All right, both sides have now staked out their position. The seller’s counsel has
done his job in raising and arguing the point; the purchaser’s lawyer has performed
yeoman service in resisting the change. How is the issue to be won, lost or compromised?
There are no comprehensive guidelines for dealing with the seller’s desire for
materiality caveats in representations. It usually comes down to a question of identifying
and attempting to satisfy, by one means or another, the real objectives of the parties (or
rather their attorneys, since it is the lawyers who usually play this materiality game),
without giving up what are considered vital protections.

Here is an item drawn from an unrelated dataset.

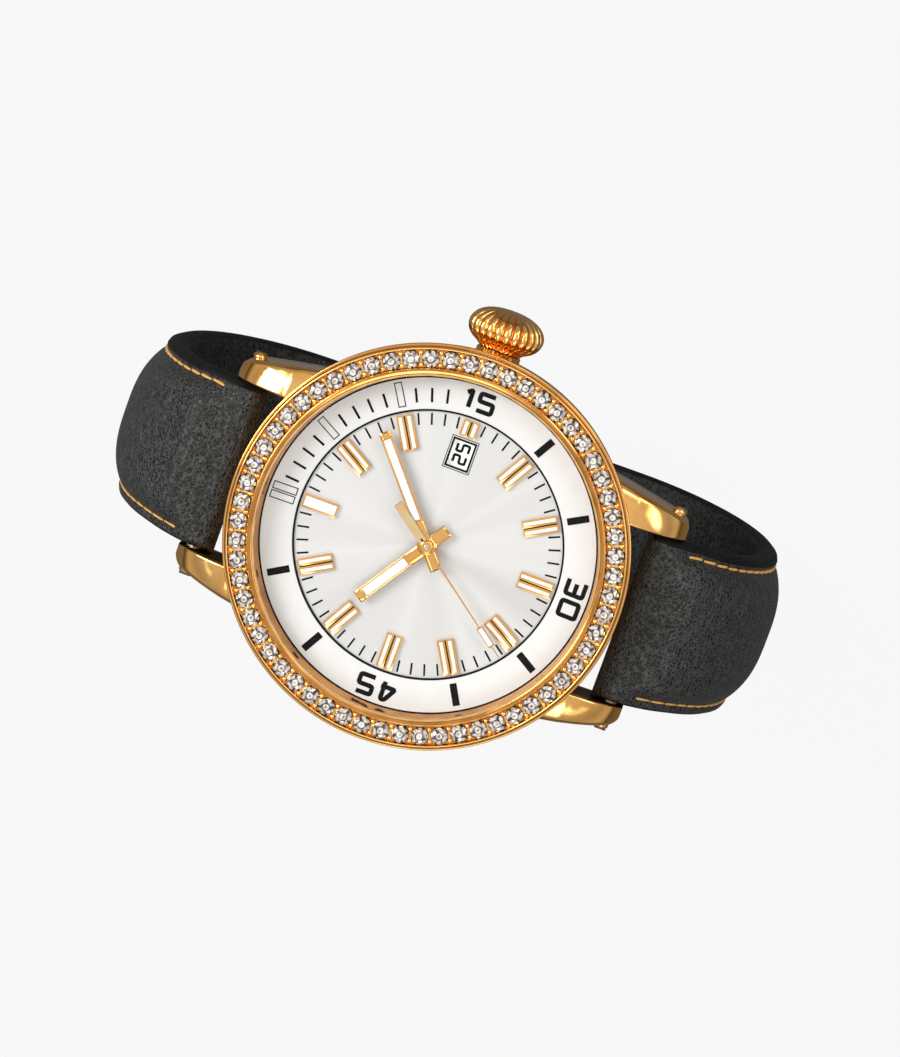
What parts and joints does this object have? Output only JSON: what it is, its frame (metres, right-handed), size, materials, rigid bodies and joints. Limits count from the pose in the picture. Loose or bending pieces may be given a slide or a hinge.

To get at this question more analytically, let’s oversimplify the motives of the
purchaser’s attorney in resisting materiality caveats by dividing them into one or more of
three categories: P-1, he wants to unearth information; P-2, he wants to lay the basis for
his client to walk away if things are not as represented; and P-3, he wants to set his client
up for indemnification if there are any unpleasant surprises after the closing. The seller’s
attorney, on the other hand, usually has one or more of these reciprocal concerns: S-1,
he might want to conceal unpleasant information21 or simply avoid certain tedious tasks
involving what he considers to be essentially trivia; S-2, he is not willing to furnish
purchaser with an out over a minor misrepresentation, in the event that purchaser turns
lukewarm on the deal and needs an excuse to call it off; and S-3, he is trying to guard
against purchaser going after his client for indemnification down the road.
Now let’s examine the subject of the prior dialogue in light of these
considerations. Assume in the first case that purchaser’s attorney is interested in
complete information [P-1] while seller’s attorney is worried about small claims [S-3].
Well, the usual compromise here is to require seller to list all litigation, not just material
lawsuits — but to provide in the indemnification section of the agreement for a "basket"
or "cushion"; i.e., a provision to the effect that the purchaser is only entitled to be
indemnified if the aggregate of the items seller has failed to disclose or otherwise
misrepresented reaches a certain prescribed level.
21 My experience is that this is not true of most seller’s lawyers who, if not always moved as one
might hope by ethical considerations, take the practical view that it is better to disclose now — since the
adverse fact is likely to come out later to his client’s financial discomfort.